**REQUIREMENT**
Exactly the lines from the one with "they stand on." to the one with "if empty is", both included, are to be printed again; leave out the rest.

**STORED DATA**
▬▬▬▬▬▬▬▬▬▬

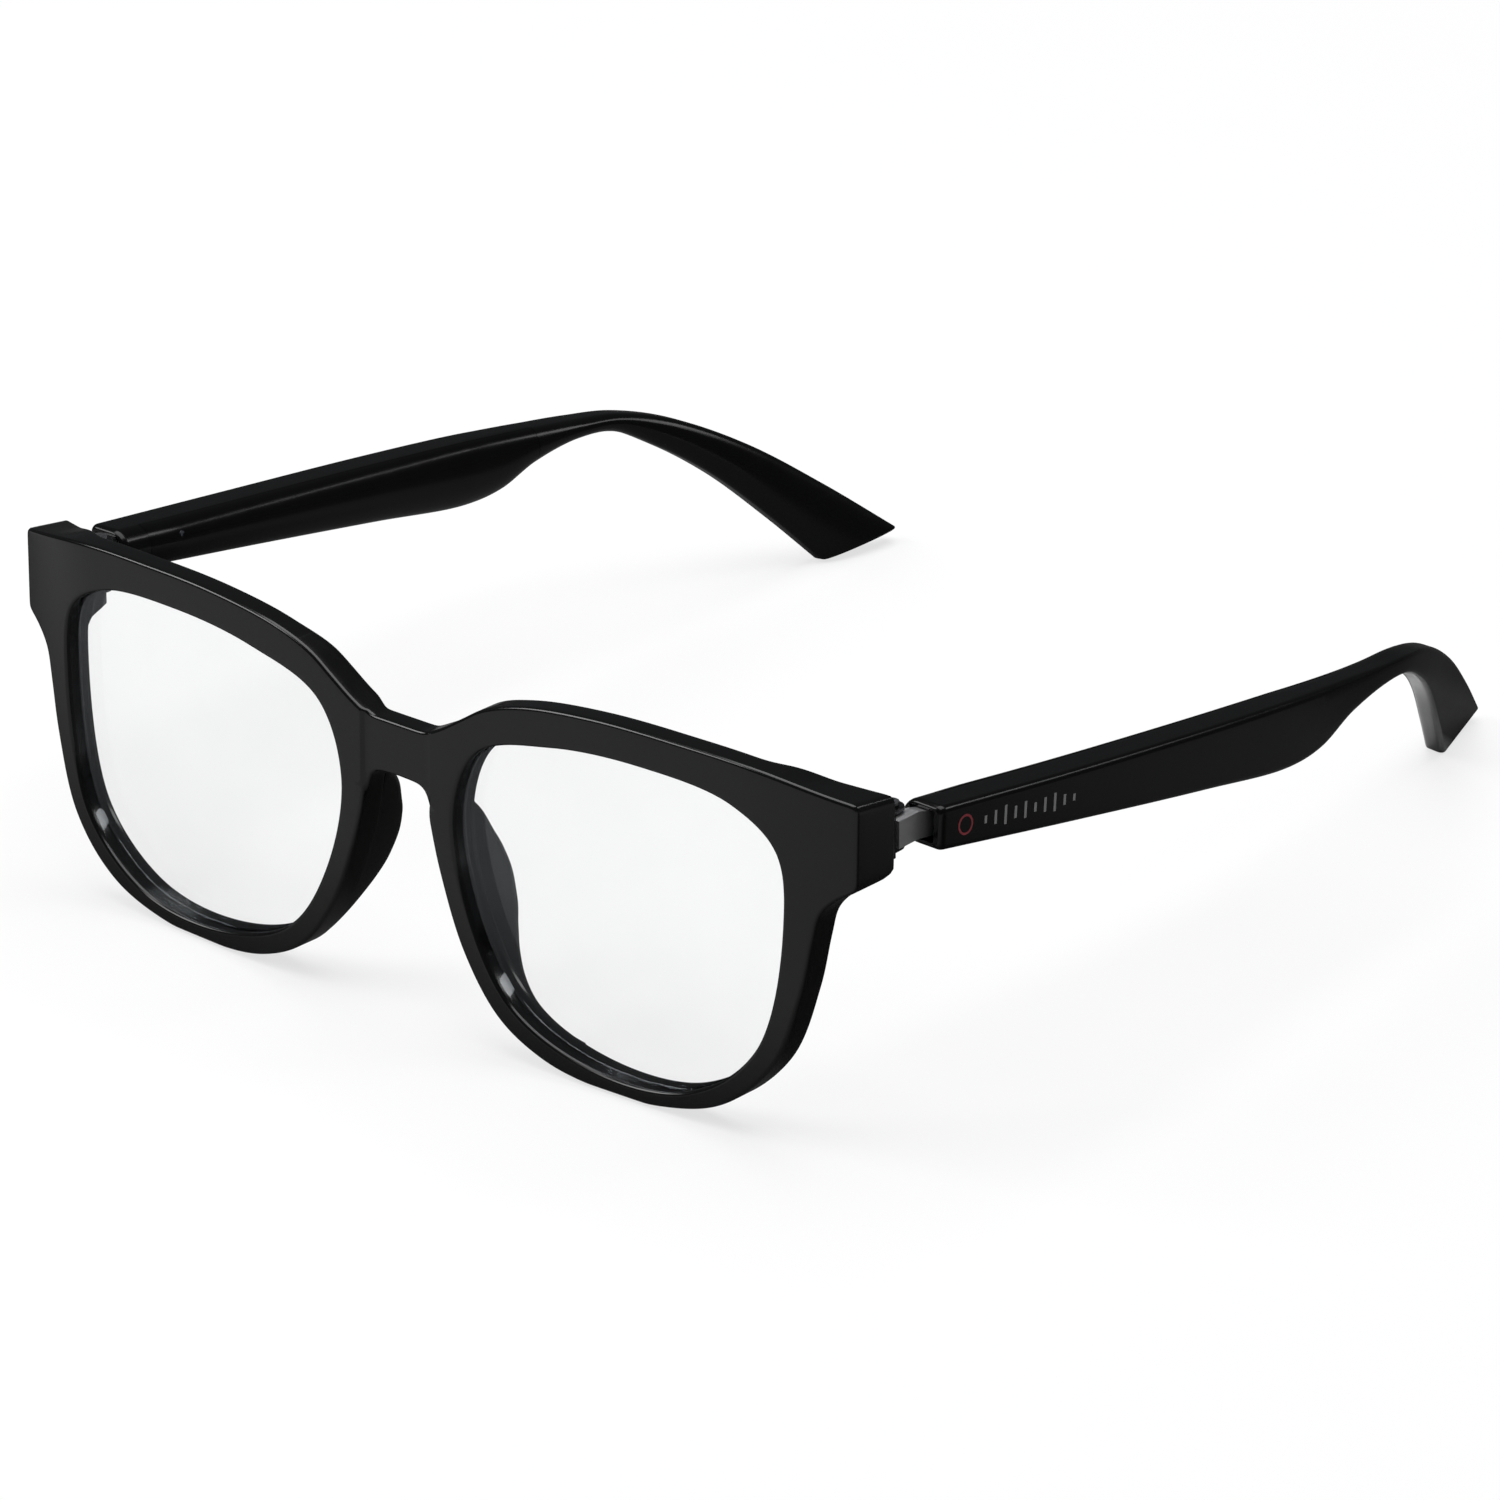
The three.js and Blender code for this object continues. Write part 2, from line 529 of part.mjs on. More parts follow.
// ---------------------------------------------------------------- one side
// Everything outboard of the front, drawn for the wearer's left. The right side is its mirror image.
function buildSide(name) {
  const side = new THREE.Group();
  const add = (part, geometry, material) => addMesh(side, `${part}_${name}`, geometry, material);
  const steel = () => finish(0xb4b6b8, 0.3, 1);
  const gold = () => finish(0xd8b25a, 0.25, 1);
  add("hinge_bracket", bracket(), finish(0x2a2b2d, 0.35, 0.8));
  add("bracket_screw_lower", bracketScrew(SCREWS.heights[0]), steel());
  add("bracket_screw_upper", bracketScrew(SCREWS.heights[1]), steel());
  add("hinge_pin", hingePin(), steel());
  add("hinge_link", hingeLink(), finish(0xc4c6c9, 0.28, 1));
  add("temple_shell", toGeometry(templeShell()), finish(0x0f0f11, 0.2));
  add("temple_cover", toGeometry(innerCover()), finish(0x131315, 0.22));
  const cell = blockAlong(63.5, 86, [1.75, 3.9], [floorOf(1.6), ceilingOf(-1.6)], 4);
  const film = blockAlong(64, 85, [1.3, 1.5], [floorOf(1.9), ceilingOf(-1.9)], 4);
  add("battery", cell, finish(0x6f7a86, 0.45));
  add("touch_sensor", film, finish(0xb87333, 0.5));
  add("circuit_board", circuitBoard(), finish(0x1f5c3a, 0.5));
  add("speaker", speaker(), finish(0x3a3b3e, 0.4, 0.6));
  add("speaker_grille", grille(), finish(0x222326, 0.5, 0.7));
  add("microphone", blockAlong(44.6, 47.6, [2.3, 3.9], [floorOf(1.3), floorOf(2.2)], 1), gold());
  add("status_light", barAcross(LIGHT_AT, () => [3.2, 1.2], (f) => [f.thickness - 0.3, 1.2], 0.5, 16),
    finish(0x2b2f36, 0.1));
  CONTACTS_AT.forEach((y, i) => {
    const level = (rise) => (frame) => [3.0, rise - frame.height / 2];
    const pad = barAcross(y, level(0.1), level(1.8), 0.8);
    add(`charging_contact_${i + 1}`, pad, gold());
  });
  add("button", button(), finish(0x1a1a1c, 0.35));
  add("button_switch", blockAlong(34.6, 38.6, [1.6, 3.7], [-0.7, 1.5], 1), finish(0x8c8f93, 0.4, 0.5));
  add("flex_spring", flexSpring(), steel());
  add("core_wire", blockAlong(98, 150, [coreAt(-0.28), coreAt(0.28)], [-0.28, 0.28], 18), steel());
  return side;
}

const left = buildSide("left");
const right = buildSide("right");
right.scale.x = -1;
model.add(left, right);

// The frame of the part: origin under the middle of the glasses, on the plane they stand on.
model.updateMatrixWorld(true);
const bounds = new THREE.Box3().setFromObject(model, true);
model.position.y = -(bounds.min.y + bounds.max.y) / 2;
model.position.z = -bounds.min.z;

const group = new THREE.Group();
group.add(model);
export default group;
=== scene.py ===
"""Smart glasses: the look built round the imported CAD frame.
"""

import json
import math

import bmesh
import bpy
import numpy as np
from mathutils import Matrix, Vector
from mathutils.geometry import delaunay_2d_cdt


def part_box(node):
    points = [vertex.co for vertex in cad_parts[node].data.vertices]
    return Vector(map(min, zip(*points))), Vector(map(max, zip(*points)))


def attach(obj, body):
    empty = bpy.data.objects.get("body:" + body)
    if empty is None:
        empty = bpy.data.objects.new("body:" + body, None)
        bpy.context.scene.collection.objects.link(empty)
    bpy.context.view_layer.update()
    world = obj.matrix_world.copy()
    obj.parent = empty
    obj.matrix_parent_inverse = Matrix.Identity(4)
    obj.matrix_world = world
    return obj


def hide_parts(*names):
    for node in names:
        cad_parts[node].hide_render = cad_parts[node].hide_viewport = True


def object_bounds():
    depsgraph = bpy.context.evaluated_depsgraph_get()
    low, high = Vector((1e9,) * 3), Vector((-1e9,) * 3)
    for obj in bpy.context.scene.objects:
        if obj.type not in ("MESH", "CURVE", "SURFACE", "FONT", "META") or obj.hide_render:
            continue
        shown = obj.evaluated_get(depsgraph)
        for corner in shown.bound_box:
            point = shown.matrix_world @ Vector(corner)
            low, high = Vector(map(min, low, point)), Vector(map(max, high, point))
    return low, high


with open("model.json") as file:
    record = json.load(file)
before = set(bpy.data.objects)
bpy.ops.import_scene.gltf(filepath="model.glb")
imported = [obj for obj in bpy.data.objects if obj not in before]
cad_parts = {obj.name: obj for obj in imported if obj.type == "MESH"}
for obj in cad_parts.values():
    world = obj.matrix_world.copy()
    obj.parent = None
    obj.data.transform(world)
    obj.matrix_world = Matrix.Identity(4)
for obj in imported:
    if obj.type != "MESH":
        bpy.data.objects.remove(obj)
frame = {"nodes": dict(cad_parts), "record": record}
CAD_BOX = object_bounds()
NODES = frame["nodes"]

# ---------------------------------------------------------------- dimensions, mm
FRONT_HALF_WIDTH = 69.5
FRONT_THICKNESS = 4.4
FRONT_LEAN = math.radians(1.6)
FACE_CURVE = 0.00065  # depth of the face for each square millimetre of x
SWEEP = 0.009  # the same for the end pieces, counted from SWEEP_FROM
SWEEP_FROM = 54.0
EDGE_ROUND = 0.5  # fillet round the front
CORNER_ROUND = 0.55  # smoothing of the end pieces' corners
LENS_DEPTHS = (1.2, 3.2)
LENS_BITE = 0.6  # how far the lens reaches into its groove
LENS_ROUND = 0.25
LENS_DOME = 0.6
LENS_CENTRE = (35, 23.4)
LENS_REACH = (27, 22)  # half width and half height of the dome
GROOVE_DEPTHS = (0.9, 3.5)
GROOVE_BITE = 0.9
BRIDGE_HALF_WIDTH = 5.6
BRIDGE_SET_BACK = 0.5
BRIDGE_THINNING = 0.7  # how much thinner the bridge is than the rims
BRIDGE_FADE = (4.2, 7.0)  # x over which that ends
BROW_THINNING = 0.95  # how much thinner the rim is along the top of the brow
BROW_FADE = (9, 20)  # x and heights over which that starts
BROW_HEIGHTS = (42.5, 48.0)
LUG_BACK = 12.3  # depth of the end piece's back at the hinge, and above it
LUG_TOP_BACK = 12.75
LUG_SLANT = 0.54  # slope of the end piece's back above the hinge
LUG_UNDER = (34.9, 36.3)  # heights over which the end piece starts
LUG_SOFTNESS = 3.0
LUG_FALL = 0.13  # how much the top of the end piece falls towards the back
HINGE_BLOCK_SIDE = (60.4, 62.1)  # x and heights over which the block that holds the hinge ends
HINGE_BLOCK_TOP = (43.7, 45.7)
PIN_Y = 16.6
PIN_BOTTOM = 36.7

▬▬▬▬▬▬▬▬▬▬

**TASK RESULT**
// The frame of the part: origin under the middle of the glasses, on the plane they stand on.
model.updateMatrixWorld(true);
const bounds = new THREE.Box3().setFromObject(model, true);
model.position.y = -(bounds.min.y + bounds.max.y) / 2;
model.position.z = -bounds.min.z;

const group = new THREE.Group();
group.add(model);
export default group;
=== scene.py ===
"""Smart glasses: the look built round the imported CAD frame.
"""

import json
import math

import bmesh
import bpy
import numpy as np
from mathutils import Matrix, Vector
from mathutils.geometry import delaunay_2d_cdt


def part_box(node):
    points = [vertex.co for vertex in cad_parts[node].data.vertices]
    return Vector(map(min, zip(*points))), Vector(map(max, zip(*points)))


def attach(obj, body):
    empty = bpy.data.objects.get("body:" + body)
    if empty is None:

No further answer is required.